Obama's been less successful, of course, in setting the terms of debate with Democrats. A failure to deal effectively with the congressional egos of their own party has been the downfall of every Democratic president since Lyndon Johnson (of which there have been only two, Jimmy Carter and Bill Clinton), but in previous cases, the presidents were complicit in the disaster, newcomers to Washington who failed to show proper respect. In Obama's case, it's harder to blame him for the reluctance of senators like Evan Bayh and Ben Nelson to support the popular president's agenda.

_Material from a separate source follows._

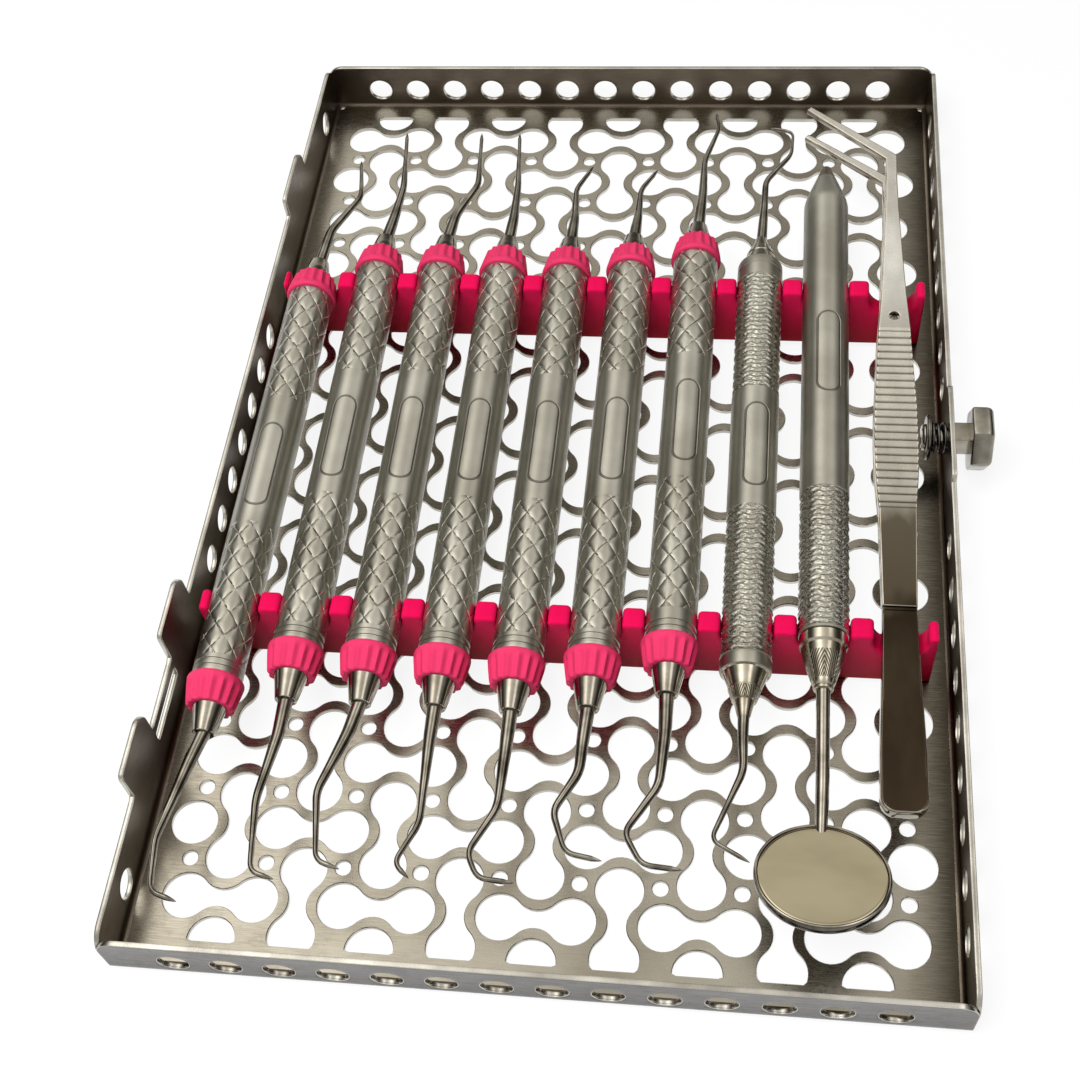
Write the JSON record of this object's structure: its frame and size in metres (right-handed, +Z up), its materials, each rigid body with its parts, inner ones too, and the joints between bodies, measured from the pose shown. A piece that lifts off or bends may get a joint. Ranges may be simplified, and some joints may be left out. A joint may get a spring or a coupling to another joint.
{
  "type": "dental instrument cassette",
  "caption": "Perforated steel tray with folded walls, two silicone racks and a spring latch, holding double-ended hand instruments, a mouth mirror and tweezers.",
  "frame": {"origin": "centre of the tray's underside, the face it rests on", "axes": "+X to the latch wall, +Y along the instruments to the rear wall, +Z up, away from the surface that the tray rests on"},
  "size_m": [0.1437, 0.211, 0.0183],
  "materials": {
    "tray_steel": "satin stainless sheet, warm grey",
    "rack_silicone": "soft matt pink silicone",
    "ring_silicone": "soft matt pink silicone, fluted",
    "handle_steel": "satin stainless, knurled at both ends",
    "bright_steel": "polished stainless",
    "tweezer_steel": "satin stainless with cross grooves",
    "spring_steel": "bright spring wire",
    "mirror_glass": "front-surface mirror"
  },
  "bodies": {
    "tray": {"tray_floor": "tray_steel", "wall_front": "tray_steel", "wall_back": "tray_steel", "wall_left": "tray_steel", "wall_right": "tray_steel", "rack_front": "rack_silicone", "rack_back": "rack_silicone"},
    "latch_slider": {"latch_washer": "bright_steel", "latch_spring": "spring_steel"},
    "latch_turner": {"latch_shaft": "bright_steel", "latch_knob": "bright_steel"},
    "scaler_1": {"scaler_1_handle": "handle_steel", "scaler_1_rings": "ring_silicone", "scaler_1_tip_front": "bright_steel", "scaler_1_tip_rear": "bright_steel"},
    "scaler_2": {"scaler_2_handle": "handle_steel", "scaler_2_rings": "ring_silicone", "scaler_2_tip_front": "bright_steel", "scaler_2_tip_rear": "bright_steel"},
    "scaler_3": {"scaler_3_handle": "handle_steel", "scaler_3_rings": "ring_silicone", "scaler_3_tip_front": "bright_steel", "scaler_3_tip_rear": "bright_steel"},
    "scaler_4": {"scaler_4_handle": "handle_steel", "scaler_4_rings": "ring_silicone", "scaler_4_tip_front": "bright_steel", "scaler_4_tip_rear": "bright_steel"},
    "scaler_5": {"scaler_5_handle": "handle_steel", "scaler_5_rings": "ring_silicone", "scaler_5_tip_front": "bright_steel", "scaler_5_tip_rear": "bright_steel"},
    "scaler_6": {"scaler_6_handle": "handle_steel", "scaler_6_rings": "ring_silicone", "scaler_6_tip_front": "bright_steel", "scaler_6_tip_rear": "bright_steel"},
    "scaler_7": {"scaler_7_handle": "handle_steel", "scaler_7_rings": "ring_silicone", "scaler_7_tip_front": "bright_steel", "scaler_7_tip_rear": "bright_steel"},
    "explorer": {"explorer_handle": "handle_steel", "explorer_tip_front": "bright_steel", "explorer_tip_rear": "bright_steel"},
    "mirror": {"mirror_handle": "handle_steel", "mirror_socket": "bright_steel", "mirror_stem": "bright_steel", "mirror_cup": "bright_steel", "mirror_glass": "mirror_glass"},
    "tweezers": {"tweezer_lower_arm": "tweezer_steel", "tweezer_guide_pin": "tweezer_steel"},
    "tweezer_spring_arm": {"tweezer_upper_arm": "tweezer_steel"}
  },
  "joints": [
    {"name": "lift_scaler_1", "type": "slide", "parent": "tray", "child": "scaler_1", "axis": [0, 0, 1], "range_m": [0, 0.04]},
    {"name": "lift_scaler_2", "type": "slide", "parent": "tray", "child": "scaler_2", "axis": [0, 0, 1], "range_m": [0, 0.04]},
    {"name": "lift_scaler_3", "type": "slide", "parent": "tray", "child": "scaler_3", "axis": [0, 0, 1], "range_m": [0, 0.04]},
    {"name": "lift_scaler_4", "type": "slide", "parent": "tray", "child": "scaler_4", "axis": [0, 0, 1], "range_m": [0, 0.04]},
    {"name": "lift_scaler_5", "type": "slide", "parent": "tray", "child": "scaler_5", "axis": [0, 0, 1], "range_m": [0, 0.04]},
    {"name": "lift_scaler_6", "type": "slide", "parent": "tray", "child": "scaler_6", "axis": [0, 0, 1], "range_m": [0, 0.04]},
    {"name": "lift_scaler_7", "type": "slide", "parent": "tray", "child": "scaler_7", "axis": [0, 0, 1], "range_m": [0, 0.04]},
    {"name": "lift_explorer", "type": "slide", "parent": "tray", "child": "explorer", "axis": [0, 0, 1], "range_m": [0, 0.04]},
    {"name": "lift_mirror", "type": "slide", "parent": "tray", "child": "mirror", "axis": [0, 0, 1], "range_m": [0, 0.04]},
    {"name": "lift_tweezers", "type": "slide", "parent": "tray", "child": "tweezers", "axis": [0, 0, 1], "range_m": [0, 0.04]},
    {"name": "tweezer_squeeze", "type": "hinge", "parent": "tweezers", "child": "tweezer_spring_arm", "pos_m": [0.0576, -0.03699, 0.0117], "axis": [-1, 0, 0], "range_deg": [0, 2.5], "stiffness_Nm_per_rad": 3},
    {"name": "latch_pull", "type": "slide", "parent": "tray", "child": "latch_slider", "axis": [1, 0, 0], "range_m": [0, 0.002], "stiffness_N_per_m": 800, "springref_m": -0.003, "deforming": ["latch_spring"]},
    {"name": "latch_turn", "type": "hinge", "parent": "latch_slider", "child": "latch_turner", "pos_m": [0.0684, 0.0032, 0.0087], "axis": [1, 0, 0], "range_deg": [0, 90]}
  ]
}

It's probably what the political scientists Jacob Hacker and Paul Pierson called "backlash insurance," in their 2005 book Off-Center. Hacker and Pierson were describing Republicans who dissented from the party just often enough to show some independence from Bush and the congressional machine, just to protect themselves against a backlash. Democrats like Bayh are probably overinvesting in backlash insurance, and as Obama's popularity holds steady, the percentage of Americans who think we're on the "right track" continues to rise (a remarkable outcome).
But we should take a moment to respect the miracle that these 100 days happened at all. Consider what we have come through in the last 12 years or so of conservative dominance: a politicized impeachment, an election in which the actual winner did not become president, a staggering usurpation of executive power, a long war premised on lies, a partly successful effort at one-party control, the most systematic violation of civil liberties since the Red Scare, a disgraceful and systematic embrace of barbaric behavior at the highest levels of government.
Step back any distance, and you'd say we've gone through an electoral crisis, several iterations of constitutional crisis, and a crisis of legitimacy. And yet here we are, with the constitution and our electoral democracy intact, a new leader and a new majority, diligently and democratically trying to undo the damage and build a new future. That's not the work of a hundred days or a thousand.